Mr. Russ Jackson

Ottawa, Ontario

Canada

rjackson@edc.ca

 

"Why don't you just go back where you came from?" Aspects of post-colonial theory in Buffy the Vampire Slayer

[Click on the link above to see this paper's placement in the SCBtVS Program.]

 

As Prof. David Lavery pointed out in his keynote address at the "Staking A Claim: Global Buffy and Local Identities" symposium, many of the demons Buffy faces sport European-inspired accents. On the surface, this can be recognized as a dyed-in-the-wool antagonism towards the Old World and an endemic if ambiguous American xenophobia. Sunnydale's location atop a Hellmouth adds complexity, since in a sense Buffy is putting up resistance to the demons' coming "home", even as human beings themselves, we are told in the first BtVS episode, are unwelcome usurpers to the original demon inhabitants of the planet. Similarly, the Thanksgiving episode "Pangs" (4.8) depicts Buffy wrestling with indecision as the Scoobies confront a Native American spirit of retribution with guilt, empathy, anger, and final annihilation. Buffy's status as Sunnydale's resident protector further complicates matters since she herself is displaced, a recent migrant from Los Angeles; both she and the demons represent outsiders in the community (cf.
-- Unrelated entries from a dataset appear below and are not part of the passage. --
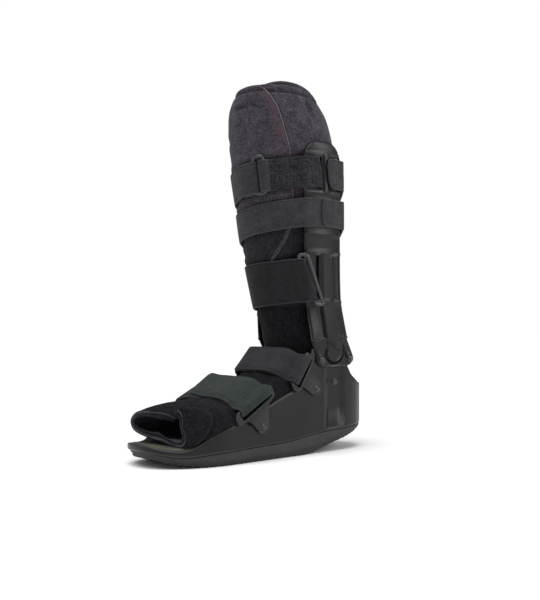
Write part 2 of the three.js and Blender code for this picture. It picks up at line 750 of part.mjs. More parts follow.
// Strap over the foot: it arches from slot to slot, turns round the near loop's outer bar
// and lies back on itself
function footStrap(slot, rise, backTo) {
  const pointOf = slotPoint(slot);
  const edge = sideX(pointOf(0, 0).x);
  const bar = { low: edge - 4, high: edge + gap + loopThickness + 1 };
  const half = strapThickness / 2;
  const top = slotWidth / 2 + loopFrame + gap;
  const path = [];
  const steps = 14;
  const crown = (x) => {
    const arch = rise * (1 - Math.abs(x / bar.low) ** archPower);
    return [arch * (1 + archSlant), arch * (1 - archSlant)];
  };
  path.push([-bar.high - half - 1, slotWidth / 2, slotWidth / 2]);
  path.push([-bar.high, 0, 0], [1 - edge, 0, 0]);
  for (let i = 0; i <= steps; i++) {
    const x = bar.low * (-1 + (2 * i) / steps);
    path.push([x, ...crown(x)]);
  }
  path.push([edge - 1, 0, 0], [bar.high + half, 0, 0]);
  path.push([bar.high + half + 1.2, top * 0.5, top * 0.5]);
  path.push([bar.high + half, top + half, top + half]);
  for (let i = 0; i <= steps; i++) {
    const x = bar.low + 1 + ((backTo - bar.low - 1) * i) / steps;
    const ramp = (top + half + 1) * THREE.MathUtils.smoothstep(x, bar.low * 0.6, bar.low);
    const over = crown(Math.min(x, bar.low)).map((n) => Math.max(n + strapThickness + gap * 1.5, ramp));
    path.push([x, ...over]);
  }
  const w = slot.length / 2 - strapEndRoom;
  const sections = path.map(([x, front, rear], i) => {
    const before = path[Math.max(0, i - 1)];
    const after = path[Math.min(path.length - 1, i + 1)];
    const corner = (a, s) => {
      const column = a < 0 ? 1 : 2;
      const direction = new THREE.Vector2(after[0] - before[0], after[column] - before[column]).normalize();
      const p = pointOf(a, (a < 0 ? front : rear) + s * half * direction.x);
      return new THREE.Vector3(x - s * half * direction.y, p.x, p.y);
    };
    return [corner(-w, -1), corner(w, -1), corner(w, 1), corner(-w, 1)];
  });
  return solid(band(sections, false));
}

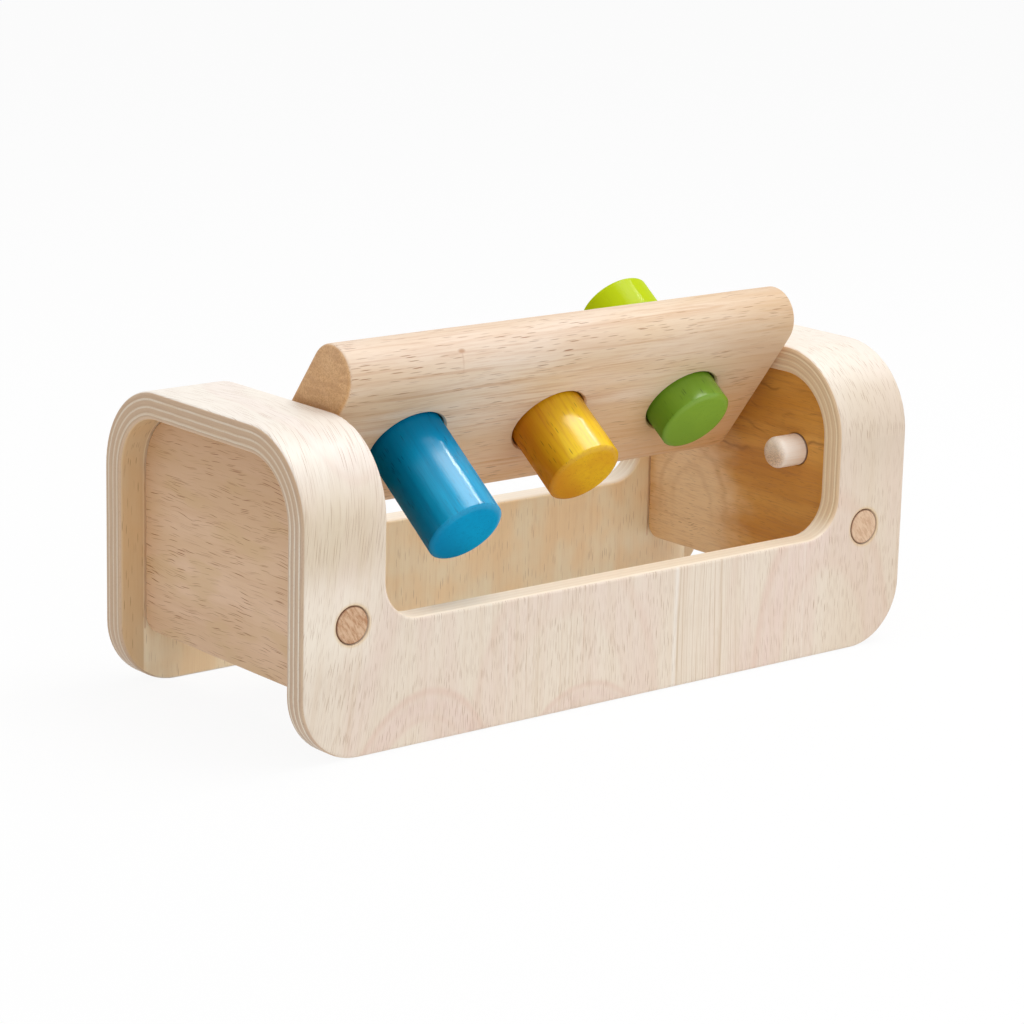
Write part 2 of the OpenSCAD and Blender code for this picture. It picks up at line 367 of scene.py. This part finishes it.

Cordelia's low opinion of Buffy's arrival – shared by Sunnydale's vampires -- through much of Season 1). Such underpinnings of the Buffyverse thus display a natural resonance with various strains of post-colonial theory. This paper proposes to apply such tenets to tease out the uneasy if often latent subtexts surrounding Buffy's role and residence in Sunnydale, as well as broader post-colonial questions of identity, nationalism and place, with reference for example to Buffy's (ever waning and eventually ridiculed) identification with mall culture as emblematic of a capitalist imposition on the landscape, and Hami Bhabha's recollection of Fanon's "politics of narcissism" as a means of understanding colonial psychology.